DATA PROVIDED —
◇ ◇ ◇ ◇ ◇

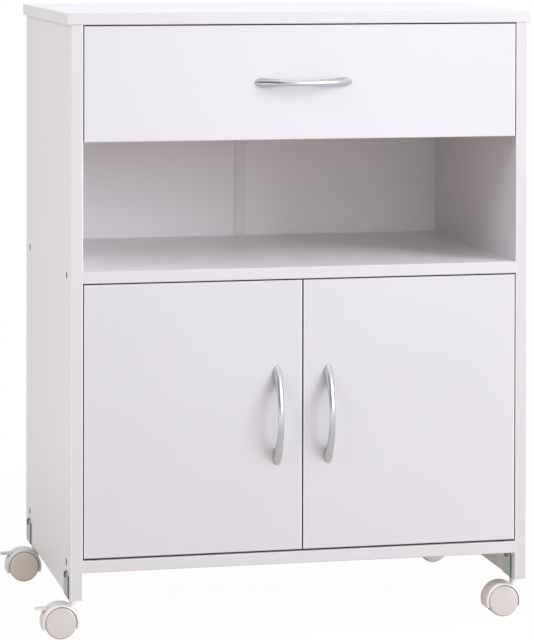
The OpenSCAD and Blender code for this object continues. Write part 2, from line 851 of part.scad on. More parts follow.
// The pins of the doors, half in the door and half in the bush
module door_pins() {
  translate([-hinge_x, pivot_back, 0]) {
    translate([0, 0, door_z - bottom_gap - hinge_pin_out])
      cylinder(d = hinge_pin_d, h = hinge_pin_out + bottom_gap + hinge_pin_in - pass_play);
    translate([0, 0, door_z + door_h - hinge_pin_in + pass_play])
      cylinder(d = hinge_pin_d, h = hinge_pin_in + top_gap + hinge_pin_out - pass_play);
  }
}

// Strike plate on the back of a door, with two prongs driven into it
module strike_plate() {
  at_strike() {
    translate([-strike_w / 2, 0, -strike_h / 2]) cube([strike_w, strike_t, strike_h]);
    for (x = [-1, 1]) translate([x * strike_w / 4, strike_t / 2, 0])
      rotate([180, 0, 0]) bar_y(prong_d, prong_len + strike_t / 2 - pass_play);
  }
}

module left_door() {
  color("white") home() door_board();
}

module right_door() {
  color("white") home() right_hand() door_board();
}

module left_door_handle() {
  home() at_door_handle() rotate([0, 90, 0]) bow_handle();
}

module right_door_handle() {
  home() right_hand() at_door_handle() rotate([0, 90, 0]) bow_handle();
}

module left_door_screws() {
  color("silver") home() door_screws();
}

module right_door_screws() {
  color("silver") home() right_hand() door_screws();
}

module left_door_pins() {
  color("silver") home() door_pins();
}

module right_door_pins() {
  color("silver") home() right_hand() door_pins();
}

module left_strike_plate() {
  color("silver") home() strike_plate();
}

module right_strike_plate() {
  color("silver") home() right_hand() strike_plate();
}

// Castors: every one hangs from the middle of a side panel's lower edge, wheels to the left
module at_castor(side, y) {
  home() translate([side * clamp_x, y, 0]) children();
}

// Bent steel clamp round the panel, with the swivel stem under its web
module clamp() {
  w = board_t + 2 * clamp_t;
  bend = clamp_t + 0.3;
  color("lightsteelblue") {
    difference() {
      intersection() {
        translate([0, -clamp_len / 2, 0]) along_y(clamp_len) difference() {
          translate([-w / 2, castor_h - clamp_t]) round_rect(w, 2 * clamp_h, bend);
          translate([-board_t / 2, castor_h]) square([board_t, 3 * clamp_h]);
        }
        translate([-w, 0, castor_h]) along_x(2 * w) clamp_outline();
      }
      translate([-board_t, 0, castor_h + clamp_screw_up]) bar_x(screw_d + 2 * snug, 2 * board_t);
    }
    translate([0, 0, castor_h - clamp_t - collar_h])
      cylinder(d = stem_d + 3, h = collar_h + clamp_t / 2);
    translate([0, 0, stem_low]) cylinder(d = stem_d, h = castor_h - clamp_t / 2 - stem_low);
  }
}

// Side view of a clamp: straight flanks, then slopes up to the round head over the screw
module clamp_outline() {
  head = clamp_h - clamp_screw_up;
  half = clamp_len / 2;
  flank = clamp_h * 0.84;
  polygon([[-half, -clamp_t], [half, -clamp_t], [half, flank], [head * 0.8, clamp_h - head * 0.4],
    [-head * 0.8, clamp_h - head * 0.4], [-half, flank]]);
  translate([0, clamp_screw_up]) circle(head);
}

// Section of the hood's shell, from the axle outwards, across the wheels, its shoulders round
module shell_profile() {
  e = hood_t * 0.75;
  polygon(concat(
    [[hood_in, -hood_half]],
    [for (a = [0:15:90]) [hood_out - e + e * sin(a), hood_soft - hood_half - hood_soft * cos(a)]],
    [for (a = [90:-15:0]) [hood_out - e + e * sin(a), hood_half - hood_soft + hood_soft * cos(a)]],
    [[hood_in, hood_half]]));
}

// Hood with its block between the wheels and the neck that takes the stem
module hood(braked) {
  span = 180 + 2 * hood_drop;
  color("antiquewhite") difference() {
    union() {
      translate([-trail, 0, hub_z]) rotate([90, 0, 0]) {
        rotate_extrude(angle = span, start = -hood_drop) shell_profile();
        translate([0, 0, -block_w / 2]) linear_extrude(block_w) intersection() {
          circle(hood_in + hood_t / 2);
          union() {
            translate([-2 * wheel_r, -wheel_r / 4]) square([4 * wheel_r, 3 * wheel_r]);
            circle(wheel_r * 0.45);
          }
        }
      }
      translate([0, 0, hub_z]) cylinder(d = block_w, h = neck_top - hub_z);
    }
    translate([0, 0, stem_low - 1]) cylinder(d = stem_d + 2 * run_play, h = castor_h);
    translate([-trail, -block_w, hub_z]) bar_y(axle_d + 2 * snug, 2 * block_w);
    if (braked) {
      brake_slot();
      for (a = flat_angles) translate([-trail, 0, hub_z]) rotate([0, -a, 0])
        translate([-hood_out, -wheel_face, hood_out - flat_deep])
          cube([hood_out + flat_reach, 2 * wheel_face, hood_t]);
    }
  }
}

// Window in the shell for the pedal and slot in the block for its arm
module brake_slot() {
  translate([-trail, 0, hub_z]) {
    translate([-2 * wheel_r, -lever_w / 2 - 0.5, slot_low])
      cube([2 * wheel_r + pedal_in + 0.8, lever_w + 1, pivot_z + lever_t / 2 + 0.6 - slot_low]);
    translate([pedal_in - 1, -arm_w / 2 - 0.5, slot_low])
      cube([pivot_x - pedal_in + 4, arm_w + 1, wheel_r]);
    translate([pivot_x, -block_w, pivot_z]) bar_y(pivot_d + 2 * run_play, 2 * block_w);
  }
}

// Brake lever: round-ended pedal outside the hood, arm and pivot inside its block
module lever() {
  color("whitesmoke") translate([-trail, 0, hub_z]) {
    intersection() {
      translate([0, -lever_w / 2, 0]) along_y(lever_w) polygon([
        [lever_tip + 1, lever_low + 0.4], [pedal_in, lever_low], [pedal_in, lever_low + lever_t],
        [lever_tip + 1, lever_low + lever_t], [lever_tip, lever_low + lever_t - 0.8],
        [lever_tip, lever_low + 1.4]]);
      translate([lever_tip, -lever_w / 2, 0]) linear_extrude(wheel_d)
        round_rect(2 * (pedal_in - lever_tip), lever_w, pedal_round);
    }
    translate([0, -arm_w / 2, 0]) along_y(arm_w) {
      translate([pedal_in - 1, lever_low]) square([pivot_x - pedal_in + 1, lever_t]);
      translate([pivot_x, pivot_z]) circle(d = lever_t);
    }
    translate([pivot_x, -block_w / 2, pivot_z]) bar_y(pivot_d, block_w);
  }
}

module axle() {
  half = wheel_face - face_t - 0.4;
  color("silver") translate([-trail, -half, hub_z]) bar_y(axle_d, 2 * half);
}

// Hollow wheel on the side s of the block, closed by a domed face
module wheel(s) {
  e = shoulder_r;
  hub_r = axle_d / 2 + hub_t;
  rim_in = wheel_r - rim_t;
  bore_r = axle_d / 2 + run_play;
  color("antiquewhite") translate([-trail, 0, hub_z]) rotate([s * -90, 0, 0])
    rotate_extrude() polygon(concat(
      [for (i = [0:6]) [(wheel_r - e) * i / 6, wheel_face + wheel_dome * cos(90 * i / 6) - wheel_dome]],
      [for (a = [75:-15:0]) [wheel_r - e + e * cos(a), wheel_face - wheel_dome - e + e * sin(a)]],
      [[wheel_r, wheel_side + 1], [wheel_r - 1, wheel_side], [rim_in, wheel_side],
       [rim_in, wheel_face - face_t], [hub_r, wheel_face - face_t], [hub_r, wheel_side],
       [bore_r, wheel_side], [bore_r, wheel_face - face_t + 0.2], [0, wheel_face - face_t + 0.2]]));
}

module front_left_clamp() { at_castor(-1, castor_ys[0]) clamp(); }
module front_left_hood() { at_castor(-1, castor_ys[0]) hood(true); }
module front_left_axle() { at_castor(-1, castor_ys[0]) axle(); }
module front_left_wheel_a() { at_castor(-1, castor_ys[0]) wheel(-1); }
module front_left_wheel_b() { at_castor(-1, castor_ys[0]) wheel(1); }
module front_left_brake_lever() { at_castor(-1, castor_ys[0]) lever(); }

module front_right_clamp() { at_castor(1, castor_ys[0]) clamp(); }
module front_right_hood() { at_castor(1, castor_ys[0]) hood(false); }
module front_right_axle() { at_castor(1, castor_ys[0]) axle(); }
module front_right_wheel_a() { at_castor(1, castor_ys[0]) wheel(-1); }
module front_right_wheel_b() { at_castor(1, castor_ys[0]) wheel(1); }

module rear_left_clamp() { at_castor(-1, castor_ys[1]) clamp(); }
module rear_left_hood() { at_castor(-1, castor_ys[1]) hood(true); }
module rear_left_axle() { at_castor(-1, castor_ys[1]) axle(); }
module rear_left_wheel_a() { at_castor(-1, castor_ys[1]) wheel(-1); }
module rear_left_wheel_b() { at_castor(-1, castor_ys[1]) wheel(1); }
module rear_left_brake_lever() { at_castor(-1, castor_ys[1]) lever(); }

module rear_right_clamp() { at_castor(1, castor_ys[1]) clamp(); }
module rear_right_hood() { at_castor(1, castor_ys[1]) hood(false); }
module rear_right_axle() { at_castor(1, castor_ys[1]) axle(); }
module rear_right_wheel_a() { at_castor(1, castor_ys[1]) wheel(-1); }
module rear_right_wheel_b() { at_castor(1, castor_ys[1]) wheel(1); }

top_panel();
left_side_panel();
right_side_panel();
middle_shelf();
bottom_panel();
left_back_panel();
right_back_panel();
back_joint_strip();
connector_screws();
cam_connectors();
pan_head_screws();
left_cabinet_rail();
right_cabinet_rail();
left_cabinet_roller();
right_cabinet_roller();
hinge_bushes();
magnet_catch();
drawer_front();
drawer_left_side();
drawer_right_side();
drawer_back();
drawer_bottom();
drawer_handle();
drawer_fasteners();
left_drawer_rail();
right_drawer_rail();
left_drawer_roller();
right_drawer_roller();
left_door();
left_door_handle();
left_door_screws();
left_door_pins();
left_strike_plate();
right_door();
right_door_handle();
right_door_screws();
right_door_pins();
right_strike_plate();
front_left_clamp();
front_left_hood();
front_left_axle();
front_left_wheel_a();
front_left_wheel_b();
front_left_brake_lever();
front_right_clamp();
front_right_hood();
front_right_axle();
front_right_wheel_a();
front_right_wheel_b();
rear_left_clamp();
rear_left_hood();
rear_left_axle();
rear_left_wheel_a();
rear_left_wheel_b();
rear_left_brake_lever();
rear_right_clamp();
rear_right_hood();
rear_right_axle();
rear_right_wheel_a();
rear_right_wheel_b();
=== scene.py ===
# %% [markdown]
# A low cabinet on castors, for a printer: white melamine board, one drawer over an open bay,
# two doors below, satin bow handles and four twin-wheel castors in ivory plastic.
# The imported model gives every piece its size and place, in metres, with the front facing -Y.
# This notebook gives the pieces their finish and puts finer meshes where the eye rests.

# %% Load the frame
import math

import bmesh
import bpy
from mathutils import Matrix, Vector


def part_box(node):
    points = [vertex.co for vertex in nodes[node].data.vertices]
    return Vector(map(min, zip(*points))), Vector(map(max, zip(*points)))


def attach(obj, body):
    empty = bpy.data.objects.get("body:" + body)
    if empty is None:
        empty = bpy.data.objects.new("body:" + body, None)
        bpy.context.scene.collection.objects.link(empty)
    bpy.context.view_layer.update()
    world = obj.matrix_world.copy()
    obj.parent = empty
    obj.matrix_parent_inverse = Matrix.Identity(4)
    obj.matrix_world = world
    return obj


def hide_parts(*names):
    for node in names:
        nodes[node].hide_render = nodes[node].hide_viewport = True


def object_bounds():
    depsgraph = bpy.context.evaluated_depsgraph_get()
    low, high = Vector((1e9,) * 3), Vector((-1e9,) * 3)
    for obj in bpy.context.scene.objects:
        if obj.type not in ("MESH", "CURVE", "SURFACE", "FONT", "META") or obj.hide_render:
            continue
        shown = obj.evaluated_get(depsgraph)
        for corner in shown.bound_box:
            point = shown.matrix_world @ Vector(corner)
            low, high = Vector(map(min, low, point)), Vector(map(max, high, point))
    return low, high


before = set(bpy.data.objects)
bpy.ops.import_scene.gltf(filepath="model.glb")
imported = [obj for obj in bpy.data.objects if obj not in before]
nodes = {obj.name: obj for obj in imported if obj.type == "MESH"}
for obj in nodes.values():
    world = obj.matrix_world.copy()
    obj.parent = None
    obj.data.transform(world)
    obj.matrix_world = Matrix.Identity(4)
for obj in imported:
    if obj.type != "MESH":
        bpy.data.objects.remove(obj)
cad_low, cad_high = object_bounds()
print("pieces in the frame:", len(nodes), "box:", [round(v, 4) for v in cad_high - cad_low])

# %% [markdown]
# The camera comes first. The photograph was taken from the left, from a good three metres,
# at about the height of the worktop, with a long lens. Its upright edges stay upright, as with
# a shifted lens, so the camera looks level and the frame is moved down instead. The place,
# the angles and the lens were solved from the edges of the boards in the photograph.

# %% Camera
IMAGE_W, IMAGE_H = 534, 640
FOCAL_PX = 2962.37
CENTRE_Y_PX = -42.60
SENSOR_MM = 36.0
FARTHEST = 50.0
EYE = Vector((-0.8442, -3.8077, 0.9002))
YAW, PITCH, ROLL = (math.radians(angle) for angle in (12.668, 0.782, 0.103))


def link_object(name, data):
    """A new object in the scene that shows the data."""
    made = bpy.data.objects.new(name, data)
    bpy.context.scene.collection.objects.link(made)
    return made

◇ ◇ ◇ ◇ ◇

SET EXERCISE — Which lines include the word "return"? List them all.

EXERCISE RESPONSE —
    return Vector(map(min, zip(*points))), Vector(map(max, zip(*points)))
    return obj
    return low, high
    return made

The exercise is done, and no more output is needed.